* _PROVIDED MATERIAL_
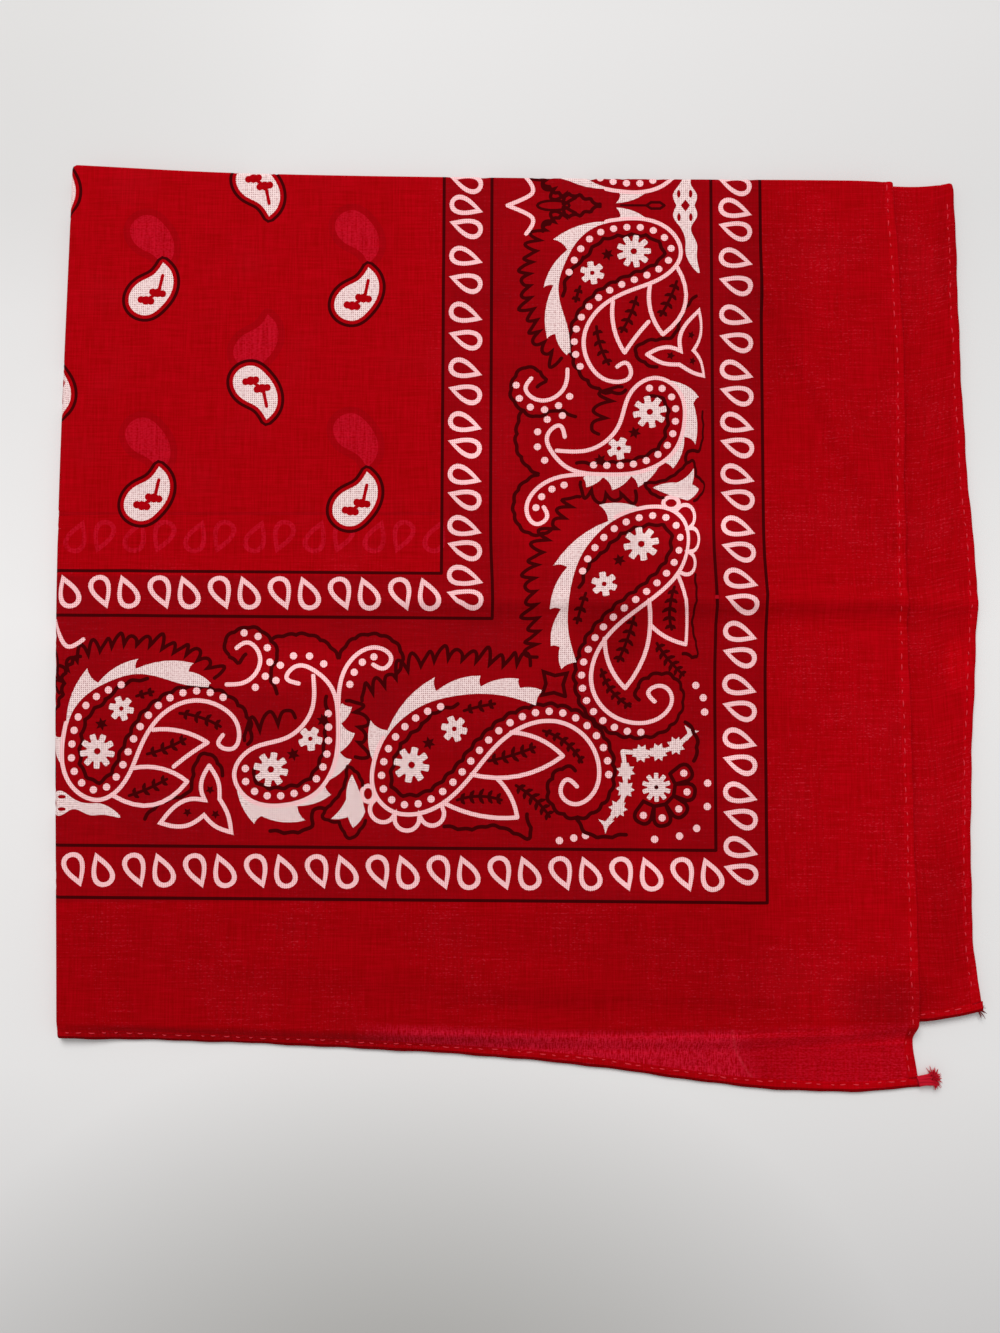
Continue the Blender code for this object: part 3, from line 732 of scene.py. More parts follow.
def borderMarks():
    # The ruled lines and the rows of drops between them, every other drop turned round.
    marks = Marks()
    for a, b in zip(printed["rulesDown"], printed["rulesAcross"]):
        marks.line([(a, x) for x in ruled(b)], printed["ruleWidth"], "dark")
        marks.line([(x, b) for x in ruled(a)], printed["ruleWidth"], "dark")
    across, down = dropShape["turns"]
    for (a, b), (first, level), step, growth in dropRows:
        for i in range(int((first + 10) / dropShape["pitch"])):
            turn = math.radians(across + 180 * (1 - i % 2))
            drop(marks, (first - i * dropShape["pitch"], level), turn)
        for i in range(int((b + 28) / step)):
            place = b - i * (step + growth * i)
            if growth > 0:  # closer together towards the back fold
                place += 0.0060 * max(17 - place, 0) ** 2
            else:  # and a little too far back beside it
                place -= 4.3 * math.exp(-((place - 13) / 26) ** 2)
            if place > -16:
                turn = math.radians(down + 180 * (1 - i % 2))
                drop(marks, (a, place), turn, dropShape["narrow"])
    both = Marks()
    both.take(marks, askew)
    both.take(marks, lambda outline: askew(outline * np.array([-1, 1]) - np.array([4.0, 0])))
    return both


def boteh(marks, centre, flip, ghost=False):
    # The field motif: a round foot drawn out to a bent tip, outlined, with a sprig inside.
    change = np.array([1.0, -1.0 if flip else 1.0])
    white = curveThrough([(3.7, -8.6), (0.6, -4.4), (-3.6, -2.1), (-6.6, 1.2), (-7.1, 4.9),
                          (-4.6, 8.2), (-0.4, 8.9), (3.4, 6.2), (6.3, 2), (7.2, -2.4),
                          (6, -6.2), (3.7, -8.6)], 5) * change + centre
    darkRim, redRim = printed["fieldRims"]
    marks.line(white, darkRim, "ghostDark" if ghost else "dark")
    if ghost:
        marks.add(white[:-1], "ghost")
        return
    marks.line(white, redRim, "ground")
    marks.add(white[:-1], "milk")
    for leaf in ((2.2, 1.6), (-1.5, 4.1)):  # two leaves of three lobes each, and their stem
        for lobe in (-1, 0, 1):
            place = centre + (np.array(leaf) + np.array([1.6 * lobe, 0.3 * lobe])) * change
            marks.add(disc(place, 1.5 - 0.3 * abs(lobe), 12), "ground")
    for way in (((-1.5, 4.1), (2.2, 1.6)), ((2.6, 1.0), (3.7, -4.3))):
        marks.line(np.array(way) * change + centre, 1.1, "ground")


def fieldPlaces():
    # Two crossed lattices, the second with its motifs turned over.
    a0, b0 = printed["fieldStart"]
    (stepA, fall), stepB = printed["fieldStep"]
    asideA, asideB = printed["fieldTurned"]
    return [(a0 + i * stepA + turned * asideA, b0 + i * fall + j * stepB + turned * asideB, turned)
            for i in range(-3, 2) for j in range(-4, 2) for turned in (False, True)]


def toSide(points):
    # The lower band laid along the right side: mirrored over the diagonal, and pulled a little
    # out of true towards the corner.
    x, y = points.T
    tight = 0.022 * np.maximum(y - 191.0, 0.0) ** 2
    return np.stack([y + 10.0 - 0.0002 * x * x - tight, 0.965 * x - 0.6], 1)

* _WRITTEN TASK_
Each line from the top of the material above through the line with "return both" must be echoed exactly, and no other line.

* _PROBLEM SOLUTION_
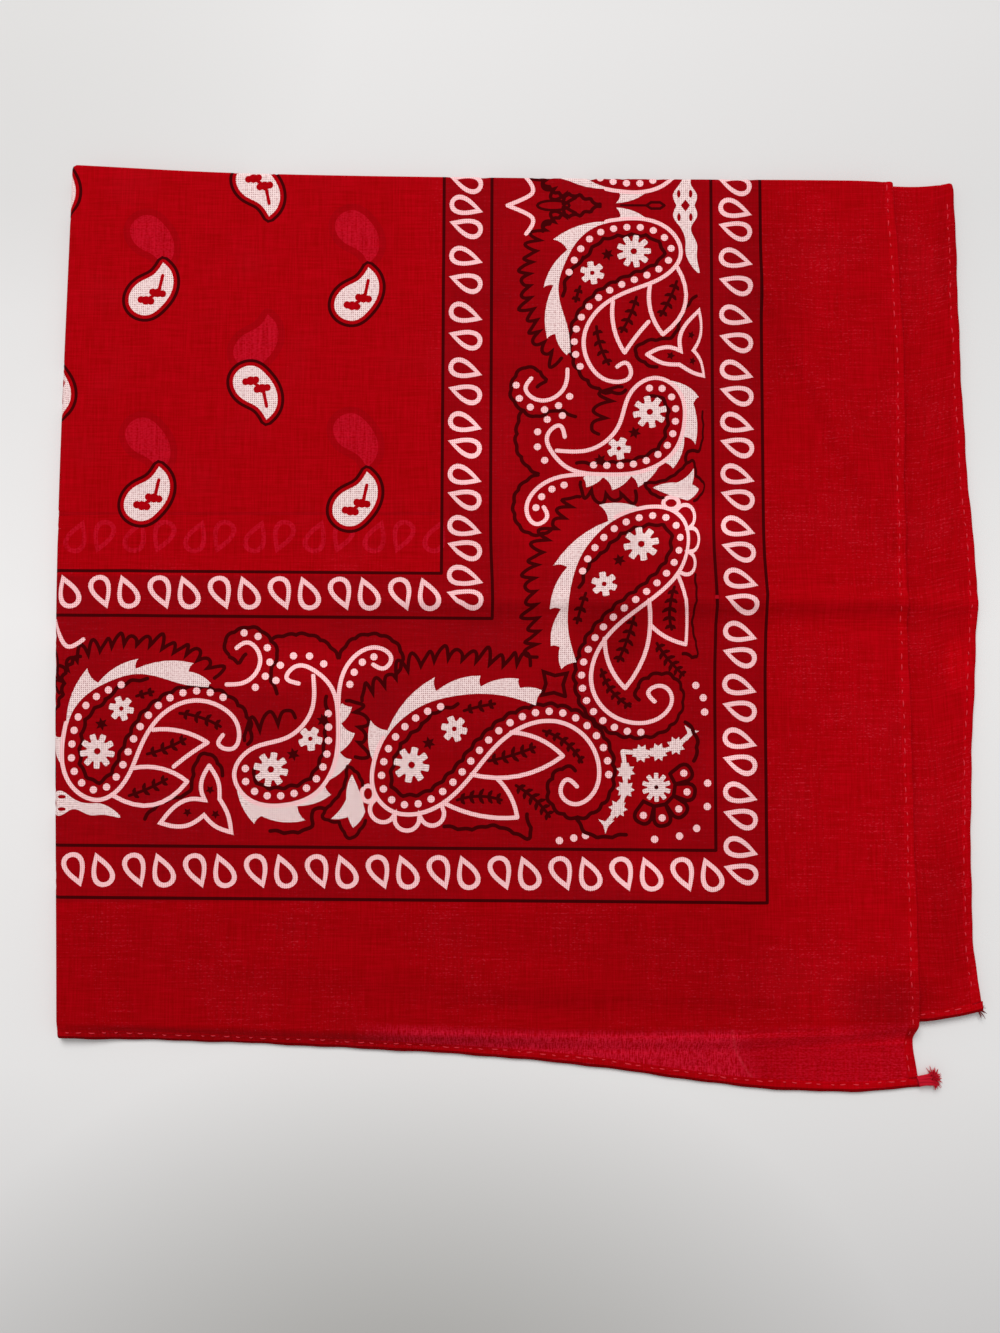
Continue the Blender code for this object: part 3, from line 732 of scene.py. More parts follow.
def borderMarks():
    # The ruled lines and the rows of drops between them, every other drop turned round.
    marks = Marks()
    for a, b in zip(printed["rulesDown"], printed["rulesAcross"]):
        marks.line([(a, x) for x in ruled(b)], printed["ruleWidth"], "dark")
        marks.line([(x, b) for x in ruled(a)], printed["ruleWidth"], "dark")
    across, down = dropShape["turns"]
    for (a, b), (first, level), step, growth in dropRows:
        for i in range(int((first + 10) / dropShape["pitch"])):
            turn = math.radians(across + 180 * (1 - i % 2))
            drop(marks, (first - i * dropShape["pitch"], level), turn)
        for i in range(int((b + 28) / step)):
            place = b - i * (step + growth * i)
            if growth > 0:  # closer together towards the back fold
                place += 0.0060 * max(17 - place, 0) ** 2
            else:  # and a little too far back beside it
                place -= 4.3 * math.exp(-((place - 13) / 26) ** 2)
            if place > -16:
                turn = math.radians(down + 180 * (1 - i % 2))
                drop(marks, (a, place), turn, dropShape["narrow"])
    both = Marks()
    both.take(marks, askew)
    both.take(marks, lambda outline: askew(outline * np.array([-1, 1]) - np.array([4.0, 0])))
    return both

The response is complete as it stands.